Alinghi was the Australian Champion Three Year Old Filly in 2005. We should note that another reliable source put her line at 18 jumps for 11 wins and 5 placings for earnings of $4.1 million.
The following year, 2006, delivered Ellicorsam as the winner.
She was no Alinghi, but she managed to win $773,000 from 20 jumps for 10 wins and 2 placings. She won the Winterbottom Stakes in 2004 when the race was still Group 2 grade. The Robert Sangster Stakes was her second-last jump. She won easily, but in her last jump, The Goodwood, she failed to place, running 17th.
Of her five named foals, the best was a filly from 2013 by Testa Rossa named Ellicazoom that won $543,000.
Fifteen jumps for 5 wins and 3 placings represent the line for the New Zealand mare Universal Queen, winner in 2007. She earned $605,000.
Her six foals were nothing special, despite the services of Redoute’s Choice (three foals), Fastnet Rock, More Than Ready and Pierro.
The winner in 2009 was Bel Mer.
She had only the Sangster for a Group 1 win, but she supplied nine named foals, the best of which was a 2014 gelding named All Too Royal by All Too Hard that won eight races for $381,000.
The 2012 winner was Black Caviar.
All we will say of her here is that she made 25 jumps for 25 wins for just under $8 million. Much has been written and said by us and others.
Retired from racing following 2013, she has now supplied seven foals, but those seven combined have not won what Black Caviar won from one of her major wins.
The following year, 2013, the winner was Platelet.
She made 32 jumps for 10 wins and 14 placings to earn $1.3 million. She had a Group 1 win in The Goodwood in 2013 and was second in the Sangster and The Goodwood in 2014.
She has supplied four foals, the most recent in 2020, but none have enjoyed distinguished racing careers.
Jumping forward, we find the 2018 winner Shoals.
She needed just 15 jumps to post 7 wins and 5 placings for $2.5 million.
This daughter of Fastnet Rock added the 2017 Empire Rose Stakes and the 2018 Surround Stakes to her list of Group 1 wins.
None of her three foals, the most recent of which was in 2021, have done anything of note racing.
The next notable to win the Robert Sangster Stakes was Snapdancer in 2022.

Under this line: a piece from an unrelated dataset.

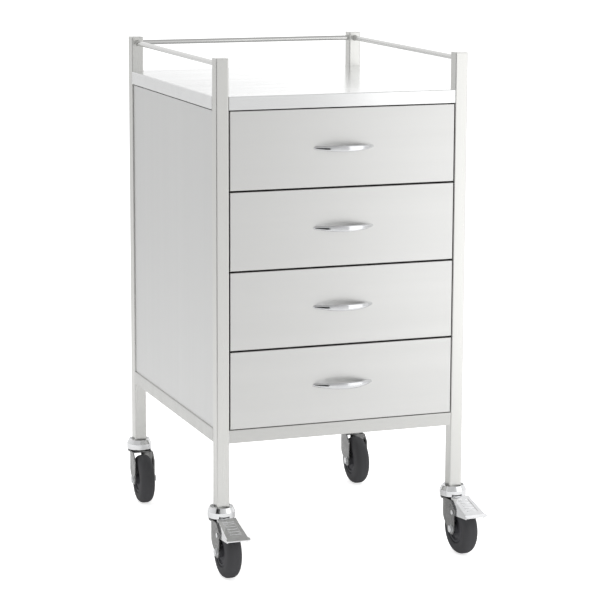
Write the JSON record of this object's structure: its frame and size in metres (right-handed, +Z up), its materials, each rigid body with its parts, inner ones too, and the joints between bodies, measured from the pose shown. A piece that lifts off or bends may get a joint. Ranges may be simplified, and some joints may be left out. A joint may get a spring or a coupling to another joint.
{
  "type": "instrument cart",
  "caption": "Stainless drawer cart with a railed top shelf, square-tube posts, bow handles, ball-bearing drawer slides and braked swivel castors.",
  "frame": {"origin": "on the floor, in the middle of the rectangle that the cart covers with its castors and brake pedals", "axes": "+Z up; +X to the right of a person who faces the drawers; the drawers open towards -Y"},
  "size_m": [0.5318, 0.6878, 0.97],
  "materials": {
    "satin_steel": "satin stainless",
    "panel_steel": "fine satin stainless sheet",
    "drawer_steel": "fine satin stainless sheet",
    "polished_steel": "polished stainless",
    "handle_chrome": "satin chrome",
    "chrome_plate": "bright chrome",
    "fork_steel": "dull plated pressed steel",
    "bright_zinc": "bright zinc",
    "slide_zinc": "zinc plated",
    "hub_plastic": "moulded, matt",
    "tyre_rubber": "soft matt rubber",
    "seal_rubber": "matt"
  },
  "bodies": {
    "frame": {"back_panel": "panel_steel", "back_rail": "polished_steel", "base_pan": "satin_steel", "castor_bearings": "bright_zinc", "castor_heads": "chrome_plate", "castor_seals": "seal_rubber", "deck_stiffeners": "satin_steel", "left_front_post": "satin_steel", "left_panel": "panel_steel", "left_rear_post": "satin_steel", "post_caps": "satin_steel", "right_front_post": "satin_steel", "right_panel": "panel_steel", "right_rear_post": "satin_steel", "side_rails": "polished_steel", "slide_brackets": "slide_zinc", "slide_outer_members": "slide_zinc", "top_shelf": "polished_steel"},
    "drawer_1": {"drawer_1_front": "drawer_steel", "drawer_1_box": "panel_steel", "drawer_1_handle": "handle_chrome", "drawer_1_handle_screws": "bright_zinc", "drawer_1_slide_inners": "slide_zinc"},
    "drawer_1_middles": {"drawer_1_slide_middles": "slide_zinc"},
    "drawer_2": {"drawer_2_front": "drawer_steel", "drawer_2_box": "panel_steel", "drawer_2_handle": "handle_chrome", "drawer_2_handle_screws": "bright_zinc", "drawer_2_slide_inners": "slide_zinc"},
    "drawer_2_middles": {"drawer_2_slide_middles": "slide_zinc"},
    "drawer_3": {"drawer_3_front": "drawer_steel", "drawer_3_box": "panel_steel", "drawer_3_handle": "handle_chrome", "drawer_3_handle_screws": "bright_zinc", "drawer_3_slide_inners": "slide_zinc"},
    "drawer_3_middles": {"drawer_3_slide_middles": "slide_zinc"},
    "drawer_4": {"drawer_4_front": "drawer_steel", "drawer_4_box": "panel_steel", "drawer_4_handle": "handle_chrome", "drawer_4_handle_screws": "bright_zinc", "drawer_4_slide_inners": "slide_zinc"},
    "drawer_4_middles": {"drawer_4_slide_middles": "slide_zinc"},
    "left_front_swivel": {"left_front_fork": "fork_steel", "left_front_axle": "bright_zinc"},
    "left_front_wheel": {"left_front_hub": "hub_plastic", "left_front_tyre": "tyre_rubber"},
    "left_front_pedal": {"left_front_brake_pedal": "chrome_plate"},
    "right_front_swivel": {"right_front_fork": "fork_steel", "right_front_axle": "bright_zinc"},
    "right_front_wheel": {"right_front_hub": "hub_plastic", "right_front_tyre": "tyre_rubber"},
    "right_front_pedal": {"right_front_brake_pedal": "chrome_plate"},
    "left_rear_swivel": {"left_rear_fork": "fork_steel", "left_rear_axle": "bright_zinc"},
    "left_rear_wheel": {"left_rear_hub": "hub_plastic", "left_rear_tyre": "tyre_rubber"},
    "right_rear_swivel": {"right_rear_fork": "fork_steel", "right_rear_axle": "bright_zinc"},
    "right_rear_wheel": {"right_rear_hub": "hub_plastic", "right_rear_tyre": "tyre_rubber"}
  },
  "joints": [
    {"name": "drawer_1_slide", "type": "slide", "parent": "frame", "child": "drawer_1", "axis": [0, -1, 0], "range_m": [0, 0.45]},
    {"name": "drawer_1_telescope", "type": "slide", "parent": "frame", "child": "drawer_1_middles", "axis": [0, -1, 0], "range_m": [0, 0.225]},
    {"name": "drawer_2_slide", "type": "slide", "parent": "frame", "child": "drawer_2", "axis": [0, -1, 0], "range_m": [0, 0.45]},
    {"name": "drawer_2_telescope", "type": "slide", "parent": "frame", "child": "drawer_2_middles", "axis": [0, -1, 0], "range_m": [0, 0.225]},
    {"name": "drawer_3_slide", "type": "slide", "parent": "frame", "child": "drawer_3", "axis": [0, -1, 0], "range_m": [0, 0.45]},
    {"name": "drawer_3_telescope", "type": "slide", "parent": "frame", "child": "drawer_3_middles", "axis": [0, -1, 0], "range_m": [0, 0.225]},
    {"name": "drawer_4_slide", "type": "slide", "parent": "frame", "child": "drawer_4", "axis": [0, -1, 0], "range_m": [0, 0.45]},
    {"name": "drawer_4_telescope", "type": "slide", "parent": "frame", "child": "drawer_4_middles", "axis": [0, -1, 0], "range_m": [0, 0.225]},
    {"name": "left_front_swivel_turn", "type": "hinge", "parent": "frame", "child": "left_front_swivel", "pos_m": [-0.2375, -0.2375, 0.1052], "axis": [0, 0, 1], "continuous": true},
    {"name": "left_front_wheel_roll", "type": "hinge", "parent": "left_front_swivel", "child": "left_front_wheel", "pos_m": [-0.2375, -0.2755, 0.05], "axis": [1, 0, 0], "continuous": true},
    {"name": "left_front_brake", "type": "hinge", "parent": "left_front_swivel", "child": "left_front_pedal", "pos_m": [-0.2375, -0.2795, 0.084], "axis": [1, 0, 0], "range_deg": [0, 5]},
    {"name": "right_front_swivel_turn", "type": "hinge", "parent": "frame", "child": "right_front_swivel", "pos_m": [0.2375, -0.2375, 0.1052], "axis": [0, 0, 1], "continuous": true},
    {"name": "right_front_wheel_roll", "type": "hinge", "parent": "right_front_swivel", "child": "right_front_wheel", "pos_m": [0.23949, -0.27545, 0.05], "axis": [0.9986, 0.0523, 0], "continuous": true},
    {"name": "right_front_brake", "type": "hinge", "parent": "right_front_swivel", "child": "right_front_pedal", "pos_m": [0.2397, -0.27944, 0.084], "axis": [0.9986, 0.0523, 0], "range_deg": [0, 5]},
    {"name": "left_rear_swivel_turn", "type": "hinge", "parent": "frame", "child": "left_rear_swivel", "pos_m": [-0.2375, 0.3175, 0.1052], "axis": [0, 0, 1], "continuous": true},
    {"name": "left_rear_wheel_roll", "type": "hinge", "parent": "left_rear_swivel", "child": "left_rear_wheel", "pos_m": [-0.23949, 0.27955, 0.05], "axis": [0.9986, -0.0523, 0], "continuous": true},
    {"name": "right_rear_swivel_turn", "type": "hinge", "parent": "frame", "child": "right_rear_swivel", "pos_m": [0.2375, 0.3175, 0.1052], "axis": [0, 0, 1], "continuous": true},
    {"name": "right_rear_wheel_roll", "type": "hinge", "parent": "right_rear_swivel", "child": "right_rear_wheel", "pos_m": [0.2375, 0.2795, 0.05], "axis": [1, 0, 0], "continuous": true}
  ],
  "couplings": [
    {"joint": "drawer_1_telescope", "follows": "drawer_1_slide", "ratio": 0.5},
    {"joint": "drawer_2_telescope", "follows": "drawer_2_slide", "ratio": 0.5},
    {"joint": "drawer_3_telescope", "follows": "drawer_3_slide", "ratio": 0.5},
    {"joint": "drawer_4_telescope", "follows": "drawer_4_slide", "ratio": 0.5}
  ]
}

Her sire was the notable Choisir.
Now retired, Snapdancer made 20 jumps for 7 wins and 7 placings to earn $2 million. Her other Group 1 win was the Memsie Stakes at Caulfield. In that race, she beat I’m Thunderstruck into second with Cascadian third.
She has yet to deliver any offspring.
The Robert Sangster Stakes has delivered some handy types until it achieved Group 1 status. It is difficult to imagine anything better than Black Caviar and she was in a class of her own.
As is often the case in racing, the better racers often do not turn into the better breeders, but such could be said of other species, where ability of one type or another seems to skip a generation, so it is quite possible that one or more of the offspring of the fillies and mares that won the Robert Sangster Stakes delivered some better racers.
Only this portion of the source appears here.